Make the core feature of your app a library, then write different interfaces according to the targeted platforms.

Terminals are text. Text adds features missing from gui namely:

* Ad Hoc

requirements change and terminal gives ultimate empty workbench flexibility. awesome for tasks you never new you had until that moment.

* Precision

run precisely what you want, when you want it. you are not constrained by gui UX limits.

* Pipeline

cat file.txt | perl/awk/sed/jq | tee output.result

* Equal Status

everything is text so you can combine clipboard, files, netcat output, curl output and then you can transform (above) and save. whatever you like in whatever form you like, named whatever you like.

Unix is not about a terminal, that the obsolete medium, kinda like preaching about DOS PC with 386's... and CGA video cards.

9front copes with actual text throwing the terminal as a different tool to run legacy stuff in such as SSH or some small ANSI C tools either with the APE compat layer or NPE binding ANSI C code to Plan9 native functins.

You can resize windows with shells under 9front freely, no more SIGWINCH. No more broken cuts and pastes while running a terminal multiplexer. No control code risks executing potential malware.

Sure, I get the theory, so why doesn't exist? Where's my modern text/command based interface?

In 9front, a decades old fork of Plan9. It's basically more Unix than Unix itself, by expanding the 'everything it's a file motto' and now for real and leaving out useless VT220 emulators (and any TTY/serial emulating connections) for legacy stuff such as the 'vt' emulator itself running under a graphical window and, for instance, when running SSH against Unix machines sending you a PTY plus a shell.

Why? There is huge compatibility layer build on top of this and changing even these minor things will break stuff in places you do not expect. Want a fancy terminal? Install another one. By default most allow changing to many terminal formats. Break things to move forward is fun when it's not your problem to solve down the line.

Personally, I find a REPL-based programming interface to be the most flexible and powerful way to interact with code.

My typical interface is that I have an editor open where I write package code, and then I have a julia REPL open beside it where I load the package (or includet the script or testset). Any changes I make with my editor to functions or structs in the package / script / testset are automatically reflected in my running julia session via Revise.jl.

I then execute the functions interactively from the REPL, introspect into data or generated code, debug, run benchmarks etc all from the REPL.

GUIs are great for many things, but they lack the flexibility I need for my day to day work.

Graphical applications are great if your workflow mirrors the workflow that the GUI was designed for. However if your workflow differs then you’ll often be fighting the GUI.

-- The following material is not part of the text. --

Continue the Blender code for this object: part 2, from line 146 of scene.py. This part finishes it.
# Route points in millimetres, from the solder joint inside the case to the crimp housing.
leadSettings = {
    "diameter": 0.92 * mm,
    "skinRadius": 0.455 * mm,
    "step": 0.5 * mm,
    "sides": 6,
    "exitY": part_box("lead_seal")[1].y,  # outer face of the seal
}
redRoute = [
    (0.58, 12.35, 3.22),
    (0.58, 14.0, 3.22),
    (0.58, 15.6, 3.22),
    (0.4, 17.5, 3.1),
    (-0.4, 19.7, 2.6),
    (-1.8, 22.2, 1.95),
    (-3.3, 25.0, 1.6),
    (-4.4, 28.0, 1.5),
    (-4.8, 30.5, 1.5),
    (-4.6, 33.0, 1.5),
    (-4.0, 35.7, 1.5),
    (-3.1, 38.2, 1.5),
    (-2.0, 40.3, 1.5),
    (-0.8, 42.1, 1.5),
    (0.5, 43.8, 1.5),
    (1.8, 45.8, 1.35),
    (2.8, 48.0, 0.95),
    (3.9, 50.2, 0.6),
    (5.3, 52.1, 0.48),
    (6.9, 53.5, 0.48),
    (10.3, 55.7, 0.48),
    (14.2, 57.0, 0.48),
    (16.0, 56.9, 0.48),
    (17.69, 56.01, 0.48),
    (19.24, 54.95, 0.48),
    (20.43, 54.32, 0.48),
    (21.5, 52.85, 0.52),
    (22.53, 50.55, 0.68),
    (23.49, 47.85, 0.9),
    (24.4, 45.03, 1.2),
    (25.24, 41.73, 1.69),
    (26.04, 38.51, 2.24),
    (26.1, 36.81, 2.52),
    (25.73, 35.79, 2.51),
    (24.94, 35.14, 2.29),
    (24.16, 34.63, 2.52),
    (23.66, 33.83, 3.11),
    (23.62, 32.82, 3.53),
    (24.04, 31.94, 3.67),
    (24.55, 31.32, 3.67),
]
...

Think of it like different types of programming languages. Some are more suited on different types of problems than others.

For me, my workflow is about composing and gluing different processes together rather than using a standard defined tool repeatedly in the same way as that tools UI was originally designed. So the CLI is ideally suited for me in all the areas where a GUI would be high friction.

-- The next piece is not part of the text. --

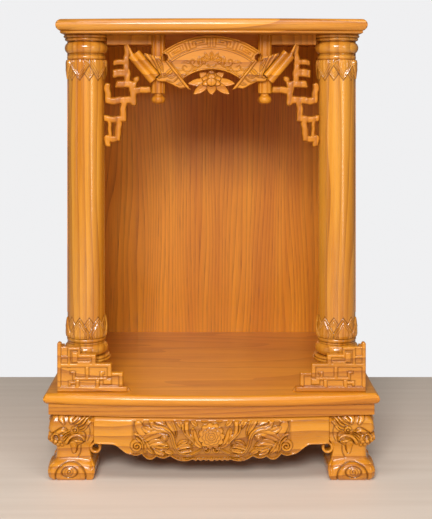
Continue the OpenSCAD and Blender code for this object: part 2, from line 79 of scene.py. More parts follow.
floor_material, tree, output = new_material("pale_floor")
seen = tree.nodes.new("ShaderNodeLightPath")
rough = tree.nodes.new("ShaderNodeBsdfPrincipled")
rough.inputs["Roughness"].default_value = 0.55
place = tree.nodes.new("ShaderNodeTexCoord")
boards = tree.nodes.new("ShaderNodeMapping")
boards.inputs["Scale"].default_value = (1.2, 22.0, 1.0)
planks = tree.nodes.new("ShaderNodeTexNoise")
planks.inputs["Scale"].default_value = 2.0
planks.inputs["Detail"].default_value = 3.0
tint = tree.nodes.new("ShaderNodeMix")
tint.data_type = "RGBA"
tint.inputs["A"].default_value = (0.66, 0.55, 0.45, 1)
tint.inputs["B"].default_value = (0.80, 0.70, 0.60, 1)
tree.links.new(place.outputs["Object"], boards.inputs["Vector"])
tree.links.new(boards.outputs["Vector"], planks.inputs["Vector"])
tree.links.new(planks.outputs["Fac"], tint.inputs["Factor"])
tree.links.new(tint.outputs["Result"], rough.inputs["Base Color"])
glow = tree.nodes.new("ShaderNodeEmission")
glow.inputs["Color"].default_value = (0.87, 0.87, 0.88, 1)
split = tree.nodes.new("ShaderNodeSeparateXYZ")
beyond = tree.nodes.new("ShaderNodeMath")
beyond.operation = "GREATER_THAN"
beyond.inputs[1].default_value = WALL_LINE
shown = tree.nodes.new("ShaderNodeMath")
shown.operation = "MULTIPLY"
cover = tree.nodes.new("ShaderNodeMixShader")
tree.links.new(place.outputs["Object"], split.inputs["Vector"])
tree.links.new(split.outputs["Y"], beyond.inputs[0])
tree.links.new(beyond.outputs["Value"], shown.inputs[0])
tree.links.new(seen.outputs["Is Camera Ray"], shown.inputs[1])
tree.links.new(shown.outputs["Value"], cover.inputs["Fac"])
tree.links.new(rough.outputs["BSDF"], cover.inputs[1])
tree.links.new(glow.outputs["Emission"], cover.inputs[2])
tree.links.new(cover.outputs["Shader"], output.inputs["Surface"])

bm = bmesh.new()
bmesh.ops.create_grid(bm, x_segments=2, y_segments=2, size=20.0)
floor_mesh = bpy.data.meshes.new("studio_floor")
bm.to_mesh(floor_mesh)
bm.free()
floor = bpy.data.objects.new("studio_floor", floor_mesh)
floor_mesh.materials.append(floor_material)
bpy.context.scene.collection.objects.link(floor)

world = bpy.data.worlds.new("studio_air")
world.use_nodes = True
tree = world.node_tree
tree.nodes.clear()
air = tree.nodes.new("ShaderNodeBackground")
air.inputs["Color"].default_value = (1.0, 0.98, 0.96, 1)
air.inputs["Strength"].default_value = 0.15
white = tree.nodes.new("ShaderNodeBackground")
white.inputs["Color"].default_value = (0.87, 0.87, 0.88, 1)
white.inputs["Strength"].default_value = 1.0
seen = tree.nodes.new("ShaderNodeLightPath")
cover = tree.nodes.new("ShaderNodeMixShader")
output = tree.nodes.new("ShaderNodeOutputWorld")
tree.links.new(seen.outputs["Is Camera Ray"], cover.inputs["Fac"])
tree.links.new(air.outputs["Background"], cover.inputs[1])
tree.links.new(white.outputs["Background"], cover.inputs[2])
tree.links.new(cover.outputs["Shader"], output.inputs["Surface"])
bpy.context.scene.world = world

# name, place, width, height, power in watts
LAMPS = [
    ("lamp_front", (-0.25, -2.5, 1.45), 0.9, 0.7, 65.0),
    ("lamp_right", (1.45, -2.1, 0.8), 0.22, 1.5, 7.0),
    ("lamp_left", (-1.9, -1.2, 0.9), 0.4, 1.4, 2.0),
    ("lamp_above", (0.0, -0.95, 2.0), 1.6, 0.8, 16.0),
]
AIM = Vector((0.0, 0.0, 0.35))
for name, spot, width, height, power in LAMPS:
    lamp = bpy.data.lights.new(name, "AREA")
    lamp.shape = "RECTANGLE"
    lamp.size = width
    lamp.size_y = height
    lamp.energy = power
    holder = bpy.data.objects.new(name, lamp)
    holder.location = spot
    holder.rotation_euler = (AIM - Vector(spot)).to_track_quat("-Z", "Y").to_euler()
    bpy.context.scene.collection.objects.link(holder)

bpy.context.scene.view_settings.view_transform = "Standard"

# The base: an ash-like hardwood board with a half-round edge over four frieze boards, all
# planed, glued and finished with a clear amber lacquer that darkens in the pores.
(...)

> it's not clear to me what type of work those people are doing.

As little as possible. Anything that can be done in a terminal can be scripted and automated, put under version control, and deployed using modern CI/CD and devops tools.

> Anything that can be done in a terminal can be scripted and automated

Sure, next time I'll need to quickly edit a configuration file I'll setup a complete CI/CD pipeline to run vim (or nano, or whatever) inside it.

Calm down, they wrote "can", not "should".